Extracted data entries
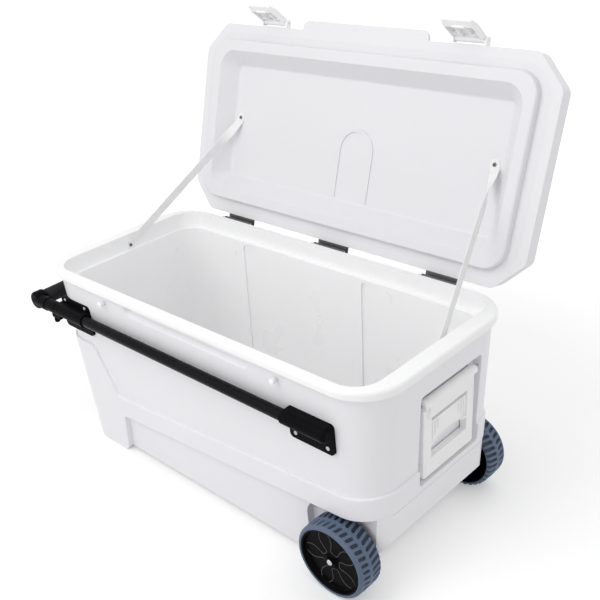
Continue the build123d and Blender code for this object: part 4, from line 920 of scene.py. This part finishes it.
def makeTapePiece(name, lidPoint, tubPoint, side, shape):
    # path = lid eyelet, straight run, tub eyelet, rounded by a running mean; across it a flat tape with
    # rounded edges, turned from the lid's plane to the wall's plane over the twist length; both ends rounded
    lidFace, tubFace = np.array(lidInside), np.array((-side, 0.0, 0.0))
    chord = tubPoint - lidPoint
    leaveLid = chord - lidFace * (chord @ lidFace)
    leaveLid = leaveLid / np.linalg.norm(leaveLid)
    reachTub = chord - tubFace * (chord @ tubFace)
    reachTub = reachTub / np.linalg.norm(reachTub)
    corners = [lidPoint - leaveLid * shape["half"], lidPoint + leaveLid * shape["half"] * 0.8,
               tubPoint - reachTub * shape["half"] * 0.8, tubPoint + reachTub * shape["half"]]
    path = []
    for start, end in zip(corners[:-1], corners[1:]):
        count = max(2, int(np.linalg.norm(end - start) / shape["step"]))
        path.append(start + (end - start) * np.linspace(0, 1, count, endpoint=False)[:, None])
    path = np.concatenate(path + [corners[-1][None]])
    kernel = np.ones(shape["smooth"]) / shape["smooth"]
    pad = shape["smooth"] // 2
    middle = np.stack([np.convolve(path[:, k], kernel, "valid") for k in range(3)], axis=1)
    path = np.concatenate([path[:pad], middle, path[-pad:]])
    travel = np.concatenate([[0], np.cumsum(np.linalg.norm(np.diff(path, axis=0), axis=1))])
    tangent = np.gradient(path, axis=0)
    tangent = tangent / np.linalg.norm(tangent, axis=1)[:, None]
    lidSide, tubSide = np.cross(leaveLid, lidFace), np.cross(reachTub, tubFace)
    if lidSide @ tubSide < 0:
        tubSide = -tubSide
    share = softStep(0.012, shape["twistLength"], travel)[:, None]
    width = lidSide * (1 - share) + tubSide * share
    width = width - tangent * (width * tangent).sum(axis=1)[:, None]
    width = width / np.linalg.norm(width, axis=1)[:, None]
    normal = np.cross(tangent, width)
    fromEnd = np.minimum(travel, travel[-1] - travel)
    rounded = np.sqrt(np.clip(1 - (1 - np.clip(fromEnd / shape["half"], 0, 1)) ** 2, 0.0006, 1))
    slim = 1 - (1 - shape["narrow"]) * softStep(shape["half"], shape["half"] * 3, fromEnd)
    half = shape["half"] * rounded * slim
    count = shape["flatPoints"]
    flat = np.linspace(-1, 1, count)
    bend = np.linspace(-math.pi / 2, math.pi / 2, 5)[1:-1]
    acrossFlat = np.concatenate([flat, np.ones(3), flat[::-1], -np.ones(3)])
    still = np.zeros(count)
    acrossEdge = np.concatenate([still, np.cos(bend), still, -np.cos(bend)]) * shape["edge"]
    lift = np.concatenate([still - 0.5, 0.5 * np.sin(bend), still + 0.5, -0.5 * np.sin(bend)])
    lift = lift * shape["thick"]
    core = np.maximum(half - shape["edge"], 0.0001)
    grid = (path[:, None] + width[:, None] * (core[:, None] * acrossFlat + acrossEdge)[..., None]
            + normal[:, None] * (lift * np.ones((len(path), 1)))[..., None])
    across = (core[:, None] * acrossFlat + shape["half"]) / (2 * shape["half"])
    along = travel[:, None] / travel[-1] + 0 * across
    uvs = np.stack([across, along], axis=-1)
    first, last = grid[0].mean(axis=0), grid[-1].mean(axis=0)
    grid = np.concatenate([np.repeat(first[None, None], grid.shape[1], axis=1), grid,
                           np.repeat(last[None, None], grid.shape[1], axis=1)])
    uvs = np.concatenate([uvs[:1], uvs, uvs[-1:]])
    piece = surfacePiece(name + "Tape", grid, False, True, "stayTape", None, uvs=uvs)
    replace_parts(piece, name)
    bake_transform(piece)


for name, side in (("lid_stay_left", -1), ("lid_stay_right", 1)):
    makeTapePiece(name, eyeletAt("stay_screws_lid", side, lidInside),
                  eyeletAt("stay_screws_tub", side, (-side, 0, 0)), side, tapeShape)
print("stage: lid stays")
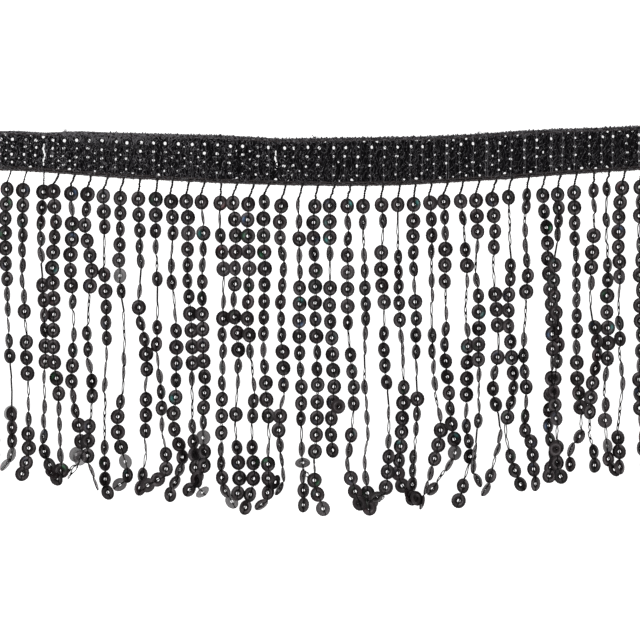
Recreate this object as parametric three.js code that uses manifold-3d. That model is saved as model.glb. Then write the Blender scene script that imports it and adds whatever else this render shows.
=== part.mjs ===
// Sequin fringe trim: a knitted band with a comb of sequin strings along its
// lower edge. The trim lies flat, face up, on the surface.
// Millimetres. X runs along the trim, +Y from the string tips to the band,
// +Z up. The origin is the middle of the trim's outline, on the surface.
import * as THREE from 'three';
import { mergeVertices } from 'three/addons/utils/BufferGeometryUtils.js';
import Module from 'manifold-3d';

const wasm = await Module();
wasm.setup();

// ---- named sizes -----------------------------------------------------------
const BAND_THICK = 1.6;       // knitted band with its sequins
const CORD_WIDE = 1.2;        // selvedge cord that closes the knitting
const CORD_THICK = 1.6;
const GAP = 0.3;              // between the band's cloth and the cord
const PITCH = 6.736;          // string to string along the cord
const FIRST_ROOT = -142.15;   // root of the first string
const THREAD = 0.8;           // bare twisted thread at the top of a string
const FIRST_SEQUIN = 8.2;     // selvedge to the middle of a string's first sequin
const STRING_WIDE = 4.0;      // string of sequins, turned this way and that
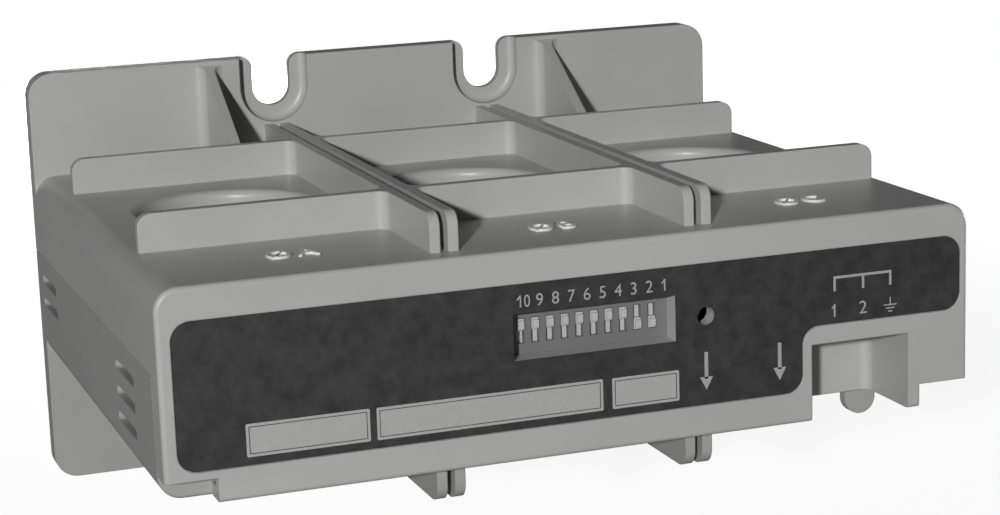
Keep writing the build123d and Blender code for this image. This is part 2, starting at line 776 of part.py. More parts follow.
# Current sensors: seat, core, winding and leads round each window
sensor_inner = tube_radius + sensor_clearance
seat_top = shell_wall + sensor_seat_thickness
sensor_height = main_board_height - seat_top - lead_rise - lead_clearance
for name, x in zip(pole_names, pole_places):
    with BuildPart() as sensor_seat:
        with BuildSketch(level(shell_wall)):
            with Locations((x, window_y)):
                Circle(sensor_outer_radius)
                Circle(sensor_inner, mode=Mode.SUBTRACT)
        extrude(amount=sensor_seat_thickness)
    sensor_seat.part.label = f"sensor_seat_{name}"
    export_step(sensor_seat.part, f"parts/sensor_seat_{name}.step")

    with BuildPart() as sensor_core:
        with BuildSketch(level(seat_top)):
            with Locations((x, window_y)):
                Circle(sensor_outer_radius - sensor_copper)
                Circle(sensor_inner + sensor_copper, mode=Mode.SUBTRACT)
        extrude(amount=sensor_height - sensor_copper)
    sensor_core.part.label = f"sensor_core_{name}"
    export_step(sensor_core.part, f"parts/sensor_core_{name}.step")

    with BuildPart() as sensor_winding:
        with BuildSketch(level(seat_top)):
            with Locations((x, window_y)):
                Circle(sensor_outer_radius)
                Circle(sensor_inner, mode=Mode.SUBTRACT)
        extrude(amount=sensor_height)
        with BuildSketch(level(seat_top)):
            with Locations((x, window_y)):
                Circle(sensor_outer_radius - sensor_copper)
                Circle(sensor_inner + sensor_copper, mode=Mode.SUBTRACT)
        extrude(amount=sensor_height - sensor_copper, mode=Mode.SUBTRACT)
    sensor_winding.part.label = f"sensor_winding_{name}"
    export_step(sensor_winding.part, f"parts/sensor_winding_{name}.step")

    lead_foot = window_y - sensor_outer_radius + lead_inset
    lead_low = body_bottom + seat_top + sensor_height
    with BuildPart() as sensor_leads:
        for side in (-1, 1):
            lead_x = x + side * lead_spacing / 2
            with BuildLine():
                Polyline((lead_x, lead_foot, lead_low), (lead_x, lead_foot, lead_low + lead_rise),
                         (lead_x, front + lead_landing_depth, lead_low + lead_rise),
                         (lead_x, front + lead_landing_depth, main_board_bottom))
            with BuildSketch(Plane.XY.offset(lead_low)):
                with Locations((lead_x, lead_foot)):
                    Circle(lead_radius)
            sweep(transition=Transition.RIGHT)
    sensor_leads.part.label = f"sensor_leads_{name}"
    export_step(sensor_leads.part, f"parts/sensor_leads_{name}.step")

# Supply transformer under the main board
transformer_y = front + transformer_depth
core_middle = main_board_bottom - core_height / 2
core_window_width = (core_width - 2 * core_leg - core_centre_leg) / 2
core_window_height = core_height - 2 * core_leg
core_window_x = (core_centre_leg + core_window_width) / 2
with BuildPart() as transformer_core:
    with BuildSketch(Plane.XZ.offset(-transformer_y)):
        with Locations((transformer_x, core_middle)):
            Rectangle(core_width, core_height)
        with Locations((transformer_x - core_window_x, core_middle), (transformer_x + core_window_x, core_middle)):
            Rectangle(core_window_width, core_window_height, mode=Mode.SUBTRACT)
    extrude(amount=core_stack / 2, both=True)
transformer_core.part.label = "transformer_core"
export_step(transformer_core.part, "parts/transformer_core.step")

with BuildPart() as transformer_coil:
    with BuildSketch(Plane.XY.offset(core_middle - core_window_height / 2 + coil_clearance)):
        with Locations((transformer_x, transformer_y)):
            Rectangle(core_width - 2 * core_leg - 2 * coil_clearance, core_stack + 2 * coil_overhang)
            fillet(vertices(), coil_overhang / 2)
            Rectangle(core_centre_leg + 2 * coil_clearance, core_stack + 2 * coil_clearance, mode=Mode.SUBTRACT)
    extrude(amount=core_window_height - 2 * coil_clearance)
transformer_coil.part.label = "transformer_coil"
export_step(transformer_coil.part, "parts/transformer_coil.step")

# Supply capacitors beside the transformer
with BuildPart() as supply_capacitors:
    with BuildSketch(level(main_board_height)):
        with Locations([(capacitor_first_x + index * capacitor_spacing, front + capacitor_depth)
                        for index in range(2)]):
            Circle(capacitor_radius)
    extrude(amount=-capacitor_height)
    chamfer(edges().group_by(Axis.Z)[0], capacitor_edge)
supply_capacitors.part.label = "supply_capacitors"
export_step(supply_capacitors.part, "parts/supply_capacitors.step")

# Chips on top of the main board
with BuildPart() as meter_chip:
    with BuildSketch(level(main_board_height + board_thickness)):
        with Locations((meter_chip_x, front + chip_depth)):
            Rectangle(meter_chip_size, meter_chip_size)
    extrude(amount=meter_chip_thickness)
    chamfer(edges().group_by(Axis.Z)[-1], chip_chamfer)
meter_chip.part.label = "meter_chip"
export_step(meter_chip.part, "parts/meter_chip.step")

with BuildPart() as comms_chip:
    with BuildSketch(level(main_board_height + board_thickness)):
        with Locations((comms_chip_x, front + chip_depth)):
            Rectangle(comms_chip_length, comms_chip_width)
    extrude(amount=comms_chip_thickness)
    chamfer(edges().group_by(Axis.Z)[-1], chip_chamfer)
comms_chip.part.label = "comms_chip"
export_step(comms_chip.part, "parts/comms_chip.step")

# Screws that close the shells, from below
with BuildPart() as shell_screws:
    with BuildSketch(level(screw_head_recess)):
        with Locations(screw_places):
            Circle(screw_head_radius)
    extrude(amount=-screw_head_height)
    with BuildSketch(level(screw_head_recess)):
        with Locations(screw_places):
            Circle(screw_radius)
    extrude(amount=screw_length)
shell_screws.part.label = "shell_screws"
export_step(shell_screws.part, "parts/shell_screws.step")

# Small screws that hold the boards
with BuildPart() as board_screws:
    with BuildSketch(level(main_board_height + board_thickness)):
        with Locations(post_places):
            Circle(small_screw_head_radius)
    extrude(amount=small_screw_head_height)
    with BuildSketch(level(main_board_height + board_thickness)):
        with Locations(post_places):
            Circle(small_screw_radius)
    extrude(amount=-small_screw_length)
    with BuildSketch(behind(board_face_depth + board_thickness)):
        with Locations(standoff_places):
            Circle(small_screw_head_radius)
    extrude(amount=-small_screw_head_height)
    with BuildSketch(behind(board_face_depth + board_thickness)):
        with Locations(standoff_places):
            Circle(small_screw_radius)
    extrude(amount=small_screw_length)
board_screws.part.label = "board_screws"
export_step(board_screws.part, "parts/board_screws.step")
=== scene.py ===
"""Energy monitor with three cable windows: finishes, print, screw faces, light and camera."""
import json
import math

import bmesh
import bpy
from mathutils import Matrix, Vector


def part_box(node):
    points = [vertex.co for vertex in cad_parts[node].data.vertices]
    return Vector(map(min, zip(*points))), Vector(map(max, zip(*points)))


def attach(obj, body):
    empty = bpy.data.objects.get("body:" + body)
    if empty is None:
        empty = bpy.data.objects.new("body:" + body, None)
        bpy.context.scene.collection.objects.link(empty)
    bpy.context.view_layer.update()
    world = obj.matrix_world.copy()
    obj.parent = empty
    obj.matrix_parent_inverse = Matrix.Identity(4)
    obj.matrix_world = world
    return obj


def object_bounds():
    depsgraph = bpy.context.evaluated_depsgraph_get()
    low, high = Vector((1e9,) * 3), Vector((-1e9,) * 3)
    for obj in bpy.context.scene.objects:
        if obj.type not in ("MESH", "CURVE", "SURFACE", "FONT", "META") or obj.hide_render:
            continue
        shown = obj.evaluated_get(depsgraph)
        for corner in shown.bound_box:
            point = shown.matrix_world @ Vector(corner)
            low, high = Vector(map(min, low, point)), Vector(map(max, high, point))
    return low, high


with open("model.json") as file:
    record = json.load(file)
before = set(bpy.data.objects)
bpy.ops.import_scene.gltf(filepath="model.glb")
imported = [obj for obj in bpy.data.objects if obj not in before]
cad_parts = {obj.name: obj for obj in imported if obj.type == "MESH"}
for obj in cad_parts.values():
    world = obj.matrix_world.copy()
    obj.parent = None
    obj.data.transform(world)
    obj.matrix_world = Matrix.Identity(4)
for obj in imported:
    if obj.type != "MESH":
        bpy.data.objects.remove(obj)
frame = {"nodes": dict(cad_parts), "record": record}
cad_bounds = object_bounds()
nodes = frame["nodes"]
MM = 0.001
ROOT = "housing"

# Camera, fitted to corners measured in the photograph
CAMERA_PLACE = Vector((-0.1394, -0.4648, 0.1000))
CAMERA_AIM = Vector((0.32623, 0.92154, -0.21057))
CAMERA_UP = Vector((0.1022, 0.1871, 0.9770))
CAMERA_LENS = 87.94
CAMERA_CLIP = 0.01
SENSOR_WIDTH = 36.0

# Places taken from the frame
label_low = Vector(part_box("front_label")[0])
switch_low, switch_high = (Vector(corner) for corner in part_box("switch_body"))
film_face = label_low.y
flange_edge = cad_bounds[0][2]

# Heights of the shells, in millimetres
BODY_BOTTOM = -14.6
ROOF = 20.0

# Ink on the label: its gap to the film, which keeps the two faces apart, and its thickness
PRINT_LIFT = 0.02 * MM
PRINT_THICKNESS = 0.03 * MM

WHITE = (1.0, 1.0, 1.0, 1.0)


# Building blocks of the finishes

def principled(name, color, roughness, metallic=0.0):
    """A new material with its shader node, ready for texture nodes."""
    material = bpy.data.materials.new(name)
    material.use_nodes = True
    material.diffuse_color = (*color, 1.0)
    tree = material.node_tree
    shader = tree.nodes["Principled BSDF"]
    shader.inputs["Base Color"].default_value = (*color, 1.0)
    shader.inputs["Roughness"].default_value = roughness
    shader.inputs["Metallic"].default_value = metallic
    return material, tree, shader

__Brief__
Reproduce verbatim only the segment of the listing bounded by the line containing "# Small screws that hold the boards" and the line containing "before = set(bpy.data.objects)", with both boundary lines included.

__Reply__
# Small screws that hold the boards
with BuildPart() as board_screws:
    with BuildSketch(level(main_board_height + board_thickness)):
        with Locations(post_places):
            Circle(small_screw_head_radius)
    extrude(amount=small_screw_head_height)
    with BuildSketch(level(main_board_height + board_thickness)):
        with Locations(post_places):
            Circle(small_screw_radius)
    extrude(amount=-small_screw_length)
    with BuildSketch(behind(board_face_depth + board_thickness)):
        with Locations(standoff_places):
            Circle(small_screw_head_radius)
    extrude(amount=-small_screw_head_height)
    with BuildSketch(behind(board_face_depth + board_thickness)):
        with Locations(standoff_places):
            Circle(small_screw_radius)
    extrude(amount=small_screw_length)
board_screws.part.label = "board_screws"
export_step(board_screws.part, "parts/board_screws.step")
=== scene.py ===
"""Energy monitor with three cable windows: finishes, print, screw faces, light and camera."""
import json
import math

import bmesh
import bpy
from mathutils import Matrix, Vector


def part_box(node):
    points = [vertex.co for vertex in cad_parts[node].data.vertices]
    return Vector(map(min, zip(*points))), Vector(map(max, zip(*points)))


def attach(obj, body):
    empty = bpy.data.objects.get("body:" + body)
    if empty is None:
        empty = bpy.data.objects.new("body:" + body, None)
        bpy.context.scene.collection.objects.link(empty)
    bpy.context.view_layer.update()
    world = obj.matrix_world.copy()
    obj.parent = empty
    obj.matrix_parent_inverse = Matrix.Identity(4)
    obj.matrix_world = world
    return obj


def object_bounds():
    depsgraph = bpy.context.evaluated_depsgraph_get()
    low, high = Vector((1e9,) * 3), Vector((-1e9,) * 3)
    for obj in bpy.context.scene.objects:
        if obj.type not in ("MESH", "CURVE", "SURFACE", "FONT", "META") or obj.hide_render:
            continue
        shown = obj.evaluated_get(depsgraph)
        for corner in shown.bound_box:
            point = shown.matrix_world @ Vector(corner)
            low, high = Vector(map(min, low, point)), Vector(map(max, high, point))
    return low, high


with open("model.json") as file:
    record = json.load(file)
before = set(bpy.data.objects)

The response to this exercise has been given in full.